Before I get into that figure though, I have to rave about packaging. You may notice (or may not, depending on how much of a shit you give, which I doubt is very much) that the only time I really bother to mention packaging is to complain about it when it’s hard to open; this is because I have very little interest in modern toy packaging because very little of it is interesting, the dizzying heights of Playmate’s Teenage Mutant Ninja Turtles and Hasbro’s G.I. Joe: Real American Hero cards are long over and in their place are boring all-purpose graphics whipped up on a MAC, and I hate MACs. NECA’s video game releases are the exception that proves the rule, though fittingly this is mostly because they ape box art from roughly the time of those two aforementioned lines. The outside of the box replicates the Gremlins 2 NES Cartridge’s flimsy old packet; the front uses that awesome red-lit picture of the Mohawk puppet with the NECA and Reel Toys logos replacing the Nintendo and Sunsoft logos (giving us a great ‘NECA seal of quality’) while the back replicates the back-of-box but replaces game screen shots with pictures of the toy. I do wish they’d bother to line up their own copyright bumph to match the layout of the old NES boxes but other than that IT IS FUCKING SWEET. Inside is possibly even better as it’s a little more creative, the flap of the box features a screenshot of the shop from the game (which was also used on the back of the original NES box) and though you probably can’t see it in my quick crappy photos, inside are graphics to make up level 2 (where you first fight Mohawk), Gizmo’s life bar (three hearts) finishes things off, giving you the impression you’re looking right into the game. I was going to take a packaged shot with Mohawk still in it but I got all excited and took him out on Christmas Morning and then the plastic trey got thrown away and y’know.

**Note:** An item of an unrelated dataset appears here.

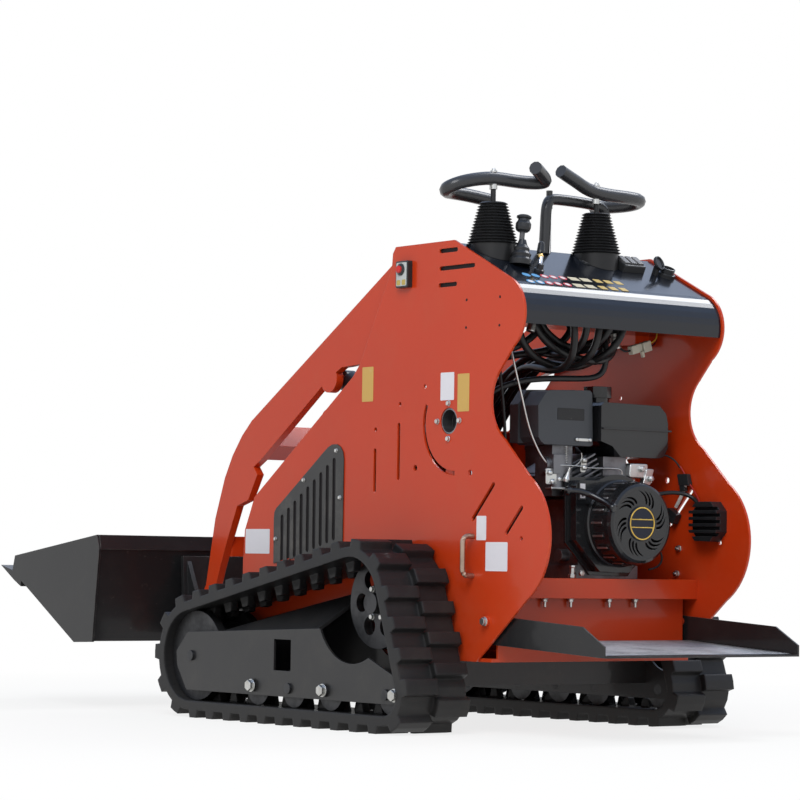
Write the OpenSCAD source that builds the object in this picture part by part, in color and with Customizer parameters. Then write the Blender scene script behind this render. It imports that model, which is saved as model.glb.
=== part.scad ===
// Mini skid steer loader: a walk-behind or stand-on tracked loader with an open engine bay.
// X is across the machine with +X its right side, +Y points forward and Z is up from the ground.
// Places are measured along Y from the rearmost bulge of the side plates and along Z from the ground.

/* [Body] */
// Width over the two side plates
body_w = 600; // [560:1:640]
// Thickness of a side plate
plate_t = 6; // [4:0.5:8]
// Height of the side plates' top edge
body_top = 1107; // [1080:1:1130]
// Height of the side plates' bottom edge
body_bottom = 161; // [150:1:175]
// Distance from the rearmost bulge to the foremost edge of a side plate
body_l = 1165; // [1140:1:1180]
// Radius of the upper rear lobe of a side plate
upper_lobe_r = 88; // [80:1:96]
// Radius of the waist between the rear lobes
waist_r = 100; // [90:1:110]
// Radius of the lower rear bulge
lower_lobe_r = 160; // [150:1:168]
// Thickness of the folded sheet covers
sheet_t = 4; // [3:0.5:6]
// Side of the square cross tube at the rear
cross_tube = 38; // [30:1:44]

/* [Tracks] */
// Gap between a side plate and its track
track_gap = 10; // [6:1:24]
// Width of one rubber track
track_w = 180; // [160:1:190]
// Length of one link of the track
link_pitch = 72; // [60:1:80]
// Thickness of the belt without its lugs
belt_t = 22; // [18:1:26]
// Height of an outer lug
lug_h = 18; // [12:1:22]
// Height of an inner guide lug
guide_h = 22; // [16:1:26]
// Distance between the front and rear idler axles
idler_base = 776; // [740:1:800]
// Radius of the front idler wheel
front_idler_r = 108; // [100:1:114]
// Radius of the rear idler wheel
rear_idler_r = 47; // [42:1:54]
// Radius of the drive sprocket under the belt
sprocket_r = 104; // [96:1:110]
// Height of the drive sprocket's axle
sprocket_z = 286; // [276:1:300]

/* [Loader arms] */
// Thickness of an arm plate
arm_t = 20; // [14:1:24]
// Clearance between an arm and a side plate
arm_gap = 6; // [5:0.5:8]
// Radius of the arm pivot pins
arm_pin_r = 22; // [18:1:26]
// Radius of the bucket pivot pins
tip_pin_r = 15; // [12:1:18]
// Outer radius of a lift cylinder's barrel
lift_barrel_r = 28; // [24:1:30]
// Radius of a lift cylinder's rod
lift_rod_r = 15; // [12:1:18]
// Outer radius of the tilt cylinder's barrel
tilt_barrel_r = 26; // [22:1:30]
// Radius of the tilt cylinder's rod
tilt_rod_r = 14; // [12:1:18]
// Running clearance of a pin in its bore
pin_gap = 0.05; // [0.02:0.01:0.1]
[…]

The figure (finally) is just fucking great, it’s simply the 2013 Gremlin Mohawk figure repainted and on this they’ve done a great job of realising the sprite art and even building on it a little with some of the black markings (they are there on the sprite but the figure hosts a much more complex patterning). I could nitpick and say I don’t think the yellow on his ears and stomach match up perfectly but I’d be a bit of a cock if I did that, oh, too late, well I’m a bit of a cock but the paint job on this figure is superb, my compliments to the slave-wage Chinese woman. Sculpt is equally awesome, NECA’s Gremlins line is one of their finest, their sculpt team just seemed to naturally ‘get’ the Gremlins and Mogwai look and proportions pretty much from the start with the few Mogwai based issues they had getting ironed out very quickly, their Gremlins 2 Gremlins are the pinnacle of this ‘getting it’ for me plus the flat style of paint masks a lot of sculpted-in texture. Articulation’s more functional then exemplary and I do admit I wouldn’t mind a few extra ball-joints and especially some hinges at the ankles, he has a total of 14 joints with all bar the knee hinges hidden nicely so he can get into most poses you’d want a Gremlin to be though his lack of hinges/ball joints at the wrists and ankles hinder some, as well as getting him to stand on uneven ground. This means that he can’t be posed in the jumping stance he has in the game which was a bit of an oversight really wasn’t it? But he can stand holding his gun with both or either hand and cock his head into all manner of curious and/or evil positions. Oh yeah he comes with a machine gun; the original 2013 release also came with this and though he never uses it in the game you’d never know, it’s been given a new grey and yellow paint-job to match the figure and it looks like it came straight out of a NES title, even though it didn’t. Actually that’s my only real complaint about NECA’s video game line is that so few include items from the games as accessories, I know they’re repaints and being repaints is the probably the only way they can exist at all, but I’d have been extra chuffed if my Gremlin had come with a power-up rather than a gun he didn’t use in the game.


This Quick Crappy review is in danger of becoming a Long Crappy Review (and no one wants that) so I’ll wrap up; in conclusion: typical NECA fare, amazing looking figures that could have done with a few better choices when it came to articulation. And as an added bonus my NES Mohawk means I have no immediate need for any other version of the character so I won’t have to spend the large monies required for his previous figures on the secondary market, so with that done, remember – it is very poor manners to not wrap your own gremlin.    

"you have the best dad ever!"
1 Todd McFarlane once justified calling his wares ‘Action Figures’ by saying it was because they were in ‘action poses’, no, really. I can’t remember what his justification for helping found a company based on creator ownership and then refusing to allow creators who worked on Spawn to own their creations was, probably “at least I’m not as bad as Rob Liefeld”.